Knowing the humans would always try to eradicate machines, the machines devised the best way they could think to preserve us - in a prison that we could never see. They built us a cage infinitely more humane than the ones we keep animals in on Earth. The first Matrix was even designed as a paradise, to give us all we could ever want, and the only reason it didn't stay that way was because the human mind wouldn't accept that reality.

The machines don't kill a human unless they have to for self-defense. Humans who reject the Matrix are a threat to the machines, but they DON'T EVEN KILL THOSE until they become a direct threat. The Oracle herself shelters many children who show signs of rejecting the Matrix. She studies them, their minds, why they make the choices they do, so that the machines can continue to make better Matrices. Indeed, the machines do not view rejection as a fault of humans, they view it as a fault in the Matrix.

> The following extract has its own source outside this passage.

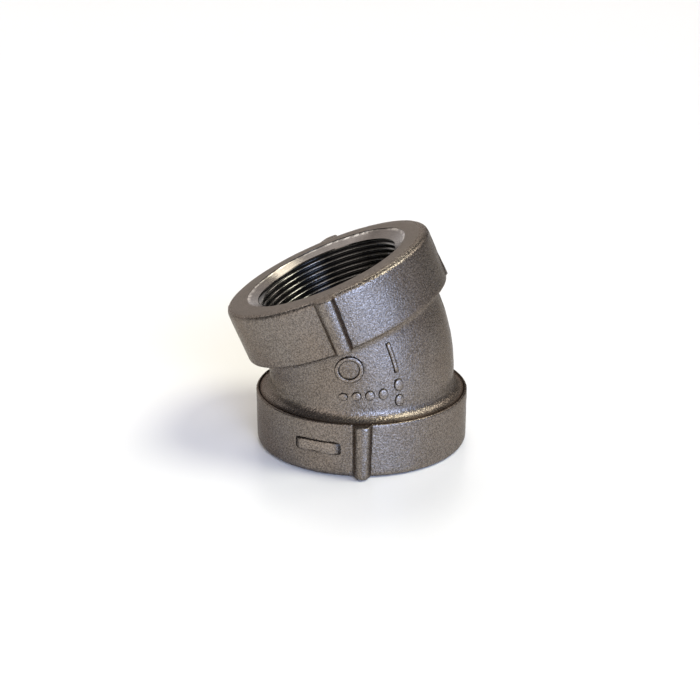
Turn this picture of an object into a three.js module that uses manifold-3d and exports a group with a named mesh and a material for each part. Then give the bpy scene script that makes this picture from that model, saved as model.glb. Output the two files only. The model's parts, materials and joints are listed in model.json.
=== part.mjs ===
// A 22.5 degree threaded pipe elbow for 2 inch pipe: one iron casting with two banded ends,
// a bent neck between them, two ribs on each band and a tapered female pipe thread in each end.
// Millimetres, +Z up. The elbow stands on its lower face and its upper end leans towards -X.

import * as THREE from "three";
import { mergeVertices } from "three/addons/utils/BufferGeometryUtils.js";
import Module from "manifold-3d";

// The bend, whose two axes meet at one point.
const BEND_ANGLE = THREE.MathUtils.degToRad(22.5);
const CENTRE_TO_FACE = 36.5; // from the point where the axes meet to each end face
const CENTRELINE_RADIUS = 42.5;

// The bands, which stiffen the threaded ends.
const BAND_RADIUS = 41.65;
const BAND_HEIGHT = 21.6;
const BAND_BACK_ROUNDING = 1.2;
const FACE_LAND_RADIUS = 37.0; // flat out to here, then the as-cast face slopes away
const FACE_SLOPE_DROP = 0.3;
const FACE_EDGE_WIDTH = 1.6;
const FACE_EDGE_HEIGHT = 1.9;

// The neck and the passage inside it.
const NECK_RADIUS = 36.2;
const WALL_THICKNESS = 5.6;
const NECK_FILLET = 4.0;

// The ribs that stand on each band, square to the plane of the bend.
const RIB_BASE_WIDTH = 7.4;
const RIB_CREST_WIDTH = 3.2;
const RIB_HEIGHT = 3.4;
const RIB_ROOT_DEPTH = 1.5; // how far a rib's base is sunk into its band
const RIB_FACE_SETBACK = 0.5;

// The 2-11 1/2 NPT thread, its countersunk mouth and its run-out into the passage.
const THREAD_PITCH = 25.4 / 11.5;
const THREAD_DEPTH = 0.8 * THREAD_PITCH;
const THREAD_TAPER = 1 / 32; // radius lost for each millimetre of depth
const PITCH_RADIUS_AT_FACE = 57.633 / 2;
const THREAD_LENGTH = 19.5;
const MOUTH_RADIUS = 32.8;
const MOUTH_DEPTH = 2.1;
const MOUTH_THROAT_RADIUS = 28.6;
const RUN_OUT_LENGTH = 3.0;

// How finely the round shapes are cut.
const BAND_SEGMENTS = 60;
const NECK_STEPS = 9;
const THREAD_SEGMENTS = 36;
const EDGE_STEPS = 3;
const ROWS_PER_TURN = 2;

const MARGIN = 2; // how far a cutter runs past what it cuts
const PASSAGE_RADIUS = NECK_RADIUS - WALL_THICKNESS;
const Y_AXIS = new THREE.Vector3(0, 1, 0);
const Z_AXIS = new THREE.Vector3(0, 0, 1);

const wasm = await Module();
wasm.setup();

const bendPoint = Z_AXIS.clone().multiplyScalar(CENTRE_TO_FACE);
const upperAxis = Z_AXIS.clone().applyAxisAngle(Y_AXIS, -BEND_ANGLE);

// A port's own frame has its origin at the middle of the face and +Z pointing out of the elbow.
const lowerPort = new THREE.Matrix4().makeRotationY(Math.PI);
const upperPort = new THREE.Matrix4()
  .makeRotationY(-BEND_ANGLE)
  .setPosition(bendPoint.clone().addScaledVector(upperAxis, CENTRE_TO_FACE));
const ports = [lowerPort, upperPort];

// Turns a closed geometry into a solid, placed by a matrix.
function solidFrom(geometry, placement = new THREE.Matrix4()) {
  const bare = new THREE.BufferGeometry();
  bare.setAttribute("position", geometry.getAttribute("position").clone());
  if (geometry.index) bare.setIndex(geometry.index.clone());
  bare.applyMatrix4(placement);
  const merged = mergeVertices(bare, 1e-4);
  const shell = new wasm.Mesh({
    numProp: 3,
    vertProperties: merged.getAttribute("position").array,
    triVerts: new Uint32Array(merged.index.array),
  });
  return new wasm.Manifold(shell);
}

// Turns a solid back into a geometry that three.js can show.
function geometryFrom(solid) {
  const shell = solid.getMesh();
  const geometry = new THREE.BufferGeometry();
  geometry.setAttribute("position", new THREE.BufferAttribute(shell.vertProperties, 3));
  geometry.setIndex(new THREE.BufferAttribute(shell.triVerts, 1));
  geometry.computeVertexNormals();
  return geometry;
}

// Revolves a profile of (radius, height) points about the Z axis of a port.
function revolved(profile, segments) {
  return new THREE.LatheGeometry(profile, segments).rotateX(Math.PI / 2);
}

// The points of a quarter ellipse from one angle to another, in a profile plane.
function quarterArc(centreRadius, centreHeight, radial, axial, fromAngle, toAngle) {
  const points = [];
  for (let step = 0; step <= EDGE_STEPS; step++) {
    const angle = fromAngle + ((toAngle - fromAngle) * step) / EDGE_STEPS;
    const radius = centreRadius + radial * Math.cos(angle);
    const height = centreHeight + axial * Math.sin(angle);
    points.push(new THREE.Vector2(radius, height));
  }
  return points;
}

// A band's full disc, with its fillet onto the neck, its rounded back edge and its face.
function bandGeometry() {
  const quarter = Math.PI / 2;
  const edgeTop = -FACE_SLOPE_DROP;
  const fillet = quarterArc(
    NECK_RADIUS + NECK_FILLET, -BAND_HEIGHT - NECK_FILLET,
    NECK_FILLET, NECK_FILLET, Math.PI, quarter,
  );
  const backEdge = quarterArc(
    BAND_RADIUS - BAND_BACK_ROUNDING, -BAND_HEIGHT + BAND_BACK_ROUNDING,
    BAND_BACK_ROUNDING, BAND_BACK_ROUNDING, -quarter, 0,
  );
  const faceEdge = quarterArc(
    BAND_RADIUS - FACE_EDGE_WIDTH, edgeTop - FACE_EDGE_HEIGHT,
    FACE_EDGE_WIDTH, FACE_EDGE_HEIGHT, 0, quarter,
  );
  const profile = [
    new THREE.Vector2(0, -BAND_HEIGHT - NECK_FILLET),
    new THREE.Vector2(NECK_RADIUS - 1, -BAND_HEIGHT - NECK_FILLET),
    ...fillet,
    ...backEdge,
    ...faceEdge,
    new THREE.Vector2(FACE_LAND_RADIUS, 0),
    new THREE.Vector2(0, 0),
  ];
  return revolved(profile, BAND_SEGMENTS);
}

// A rib's rounded section, run along its band.
function ribGeometry() {
  const foot = BAND_RADIUS - RIB_ROOT_DEPTH;
  const shoulder = BAND_RADIUS + RIB_HEIGHT * 0.8;
  const crest = BAND_RADIUS + RIB_HEIGHT * 1.2;
  const section = new THREE.Shape();
  section.moveTo(-RIB_BASE_WIDTH / 2, foot);
  section.lineTo(RIB_BASE_WIDTH / 2, foot);
  section.lineTo(RIB_CREST_WIDTH / 2, shoulder);
  section.quadraticCurveTo(0, crest, -RIB_CREST_WIDTH / 2, shoulder);
  section.closePath();
  const depth = BAND_HEIGHT - RIB_FACE_SETBACK;
  const settings = { depth, bevelEnabled: false, curveSegments: EDGE_STEPS };
  return new THREE.ExtrudeGeometry(section, settings).translate(0, 0, -BAND_HEIGHT);
}

// The bent centreline, which starts and ends at the same distance from the two faces.
class BentCentreline extends THREE.Curve {
  constructor(distanceFromFace) {
    super();
    this.tangentLength = CENTRELINE_RADIUS * Math.tan(BEND_ANGLE / 2);
    this.start = distanceFromFace;
    this.straight = CENTRE_TO_FACE - this.tangentLength - distanceFromFace;
  }

  getPoint(t, target = new THREE.Vector3()) {
    const arcLength = CENTRELINE_RADIUS * BEND_ANGLE;
    const distance = t * (2 * this.straight + arcLength);
    if (distance <= this.straight) return target.set(0, 0, this.start + distance);
    const beyondArc = distance - this.straight - arcLength;
    if (beyondArc >= 0) {
      return target.copy(bendPoint).addScaledVector(upperAxis, this.tangentLength + beyondArc);
    }
    const angle = (distance - this.straight) / CENTRELINE_RADIUS;
    const lean = CENTRELINE_RADIUS * (1 - Math.cos(angle));
    const rise = CENTRELINE_RADIUS * Math.sin(angle);
    return target.set(-lean, 0, CENTRE_TO_FACE - this.tangentLength + rise);
  }
}

// A round bar along the bent centreline.
function bentBar(radius, distanceFromFace) {
  const section = new THREE.Shape();
  section.absarc(0, 0, radius, 0, 2 * Math.PI);
  return new THREE.ExtrudeGeometry(section, {
    steps: NECK_STEPS,
    curveSegments: BAND_SEGMENTS / 2,
    extrudePath: new BentCentreline(distanceFromFace),
  });
}

// The countersunk mouth of a port.
function mouthGeometry() {
  const slope = (MOUTH_RADIUS - MOUTH_THROAT_RADIUS) / MOUTH_DEPTH;
  const innerRadius = MOUTH_THROAT_RADIUS - slope * MARGIN;
  const outerRadius = MOUTH_RADIUS + slope * MARGIN;
  const profile = [
    new THREE.Vector2(0, -MOUTH_DEPTH - MARGIN),
    new THREE.Vector2(innerRadius, -MOUTH_DEPTH - MARGIN),
    new THREE.Vector2(outerRadius, MARGIN),
    new THREE.Vector2(0, MARGIN),
  ];
  return revolved(profile, BAND_SEGMENTS);
}

// The cone that opens the end of a thread into the wider passage.
function runOutGeometry() {
  const startRadius = PITCH_RADIUS_AT_FACE - THREAD_DEPTH / 2 - THREAD_TAPER * THREAD_LENGTH;
  const slope = (PASSAGE_RADIUS - startRadius) / RUN_OUT_LENGTH;
  const end = -THREAD_LENGTH - RUN_OUT_LENGTH;
  const profile = [
    new THREE.Vector2(0, end - MARGIN),
    new THREE.Vector2(startRadius, end - MARGIN),
    new THREE.Vector2(PASSAGE_RADIUS, end),
    new THREE.Vector2(startRadius - slope * MARGIN, -THREAD_LENGTH + MARGIN),
    new THREE.Vector2(0, -THREAD_LENGTH + MARGIN),
  ];
  return revolved(profile, BAND_SEGMENTS);
}

// A tapered right-hand screw, which leaves the thread behind when it is cut away. Its points
// follow the helix in two rows to each turn, one along the ridge and one along the valley.
function screwPoint(row, segment) {
  const turn = segment / THREAD_SEGMENTS;
  const angle = 2 * Math.PI * turn;
  const z = MARGIN + (turn - row / ROWS_PER_TURN) * THREAD_PITCH;
  const halfDepth = row % ROWS_PER_TURN === 0 ? THREAD_DEPTH / 2 : -THREAD_DEPTH / 2;
  const radius = PITCH_RADIUS_AT_FACE + THREAD_TAPER * z + halfDepth;
  return new THREE.Vector3(radius * Math.cos(angle), radius * Math.sin(angle), z);
}

// The screw's closed surface. Each turn ends where the next one up begins, so the top and the
// bottom are each closed by a fan over one turn and the step back to its start.
function screwGeometry() {
  const depth = THREAD_LENGTH + RUN_OUT_LENGTH + MARGIN;
  const rows = ROWS_PER_TURN * Math.ceil(depth / THREAD_PITCH + 1);
  const triangles = [];
  for (let row = 0; row < rows; row++) {
    for (let segment = 0; segment < THREAD_SEGMENTS; segment++) {
      const upperLeft = screwPoint(row, segment);
      const upperRight = screwPoint(row, segment + 1);
      const lowerLeft = screwPoint(row + 1, segment);
      const lowerRight = screwPoint(row + 1, segment + 1);
      triangles.push(lowerLeft, lowerRight, upperRight);
      triangles.push(lowerLeft, upperRight, upperLeft);
    }
  }
  const topLoop = [];
  const bottomLoop = [];
  for (let segment = 0; segment < THREAD_SEGMENTS; segment++) {
    topLoop.push(screwPoint(0, segment));
    bottomLoop.unshift(screwPoint(rows, segment));
  }
  for (let row = 0; row < ROWS_PER_TURN; row++) {
    topLoop.push(screwPoint(row, THREAD_SEGMENTS));
    bottomLoop.push(screwPoint(rows - 1 - row, 0));
  }
  for (const loop of [topLoop, bottomLoop]) {
    const centre = new THREE.Vector3(0, 0, loop[0].z);
    loop.forEach((point, index) => {
      triangles.push(centre, point, loop[(index + 1) % loop.length]);
    });
  }
  return new THREE.BufferGeometry().setFromPoints(triangles);
}

// One iron casting: the neck, the bands and the ribs, with the passage, the mouths and the
// threads cut out of it.
function elbowCasting() {
  const neckStart = BAND_HEIGHT - MARGIN;
  let casting = solidFrom(bentBar(NECK_RADIUS, neckStart));
  let hollow = solidFrom(bentBar(PASSAGE_RADIUS, THREAD_LENGTH + RUN_OUT_LENGTH));
  for (const port of ports) {
    casting = casting.add(solidFrom(bandGeometry(), port));
    casting = casting.add(solidFrom(ribGeometry(), port));
    casting = casting.add(solidFrom(ribGeometry().rotateZ(Math.PI), port));
    hollow = hollow.add(solidFrom(mouthGeometry(), port));
    hollow = hollow.add(solidFrom(screwGeometry(), port));
    hollow = hollow.add(solidFrom(runOutGeometry(), port));
  }
  return casting.subtract(hollow);
}

const elbow = new THREE.Group();
const castIron = new THREE.MeshStandardMaterial({ color: 0x6f6a64, roughness: 0.55, metalness: 0.8 });
const casting = new THREE.Mesh(geometryFrom(elbowCasting()), castIron);
casting.name = "elbow_casting";

// The origin is at the middle of the casting's base.
casting.geometry.computeBoundingBox();
const extents = casting.geometry.boundingBox;
casting.position.x = -(extents.min.x + extents.max.x) / 2;
elbow.add(casting);

export default elbow;
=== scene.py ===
"""A threaded cast-iron pipe elbow of 22.5 degrees, standing on a pale floor.

One closed mesh stands for the casting. It is a grid of rings, all cut at the same angles, that
runs from the upper mouth down the outside, into the lower mouth and back up the passage. A
second mesh holds the raised marks, each a closed shell set into the casting.
Lengths below are in millimetres until a mesh is made, and in metres in Blender.
"""

import json
import math

import bmesh
import bpy
import numpy as np
from mathutils import Matrix, Vector, noise


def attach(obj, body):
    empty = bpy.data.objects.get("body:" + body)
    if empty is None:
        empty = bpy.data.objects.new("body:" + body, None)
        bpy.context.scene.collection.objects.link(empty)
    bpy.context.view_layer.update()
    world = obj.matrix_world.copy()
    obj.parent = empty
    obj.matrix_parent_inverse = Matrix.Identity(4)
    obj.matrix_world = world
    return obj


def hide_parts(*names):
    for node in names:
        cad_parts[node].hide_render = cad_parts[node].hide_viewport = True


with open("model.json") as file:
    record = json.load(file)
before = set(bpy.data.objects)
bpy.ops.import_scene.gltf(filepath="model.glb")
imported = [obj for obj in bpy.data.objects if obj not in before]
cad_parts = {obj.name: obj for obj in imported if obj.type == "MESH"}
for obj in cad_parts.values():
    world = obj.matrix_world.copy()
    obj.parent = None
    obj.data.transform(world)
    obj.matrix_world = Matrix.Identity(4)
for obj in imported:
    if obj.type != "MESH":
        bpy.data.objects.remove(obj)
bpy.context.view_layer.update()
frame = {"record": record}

MM = 0.001

# ---------------------------------------------------------------- driving dimensions (mm)

# The bend, from the two faces that the record mounts pipes on.
MOUNTS = {mount["name"]: mount for mount in frame["record"]["mounts"]}
UPPER_AXIS = Vector(MOUNTS["upper_face"]["axis"])
BEND = math.atan2(-UPPER_AXIS.x, UPPER_AXIS.z)
AXIS_X = MOUNTS["lower_face"]["pos_m"][0] / MM
CENTRE_TO_FACE = MOUNTS["upper_face"]["pos_m"][2] / MM / (1 + math.cos(BEND))
CENTRELINE_RADIUS = 42.5

# The bands.
BAND_RADIUS = 41.65
BAND_HEIGHT = 21.6
FACE_LAND_RADIUS = 37.0
FACE_DROP = 0.3
FACE_EDGE_HEIGHT = 2.1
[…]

Meanwhile, redpill hackers crash into the Matrix on a regular basis and kill lots of innocent people. Think of all the security guards and cops who are killed by the hackers - innocent humans living their blissfully ignorant virtual lives. Sure, Agents could infiltrate those people, and the hackers are doing what they do for the greater good of humanity (or so they think,) but they still kill far more innocents than the machines ever do.




That goomba-murdering, mushroom-addicted, dinosaur head-bashing psychopath MARIO. Just look at what he did to the homes of the Koopalings in SMW!


Perspective is everything when it comes to storytelling.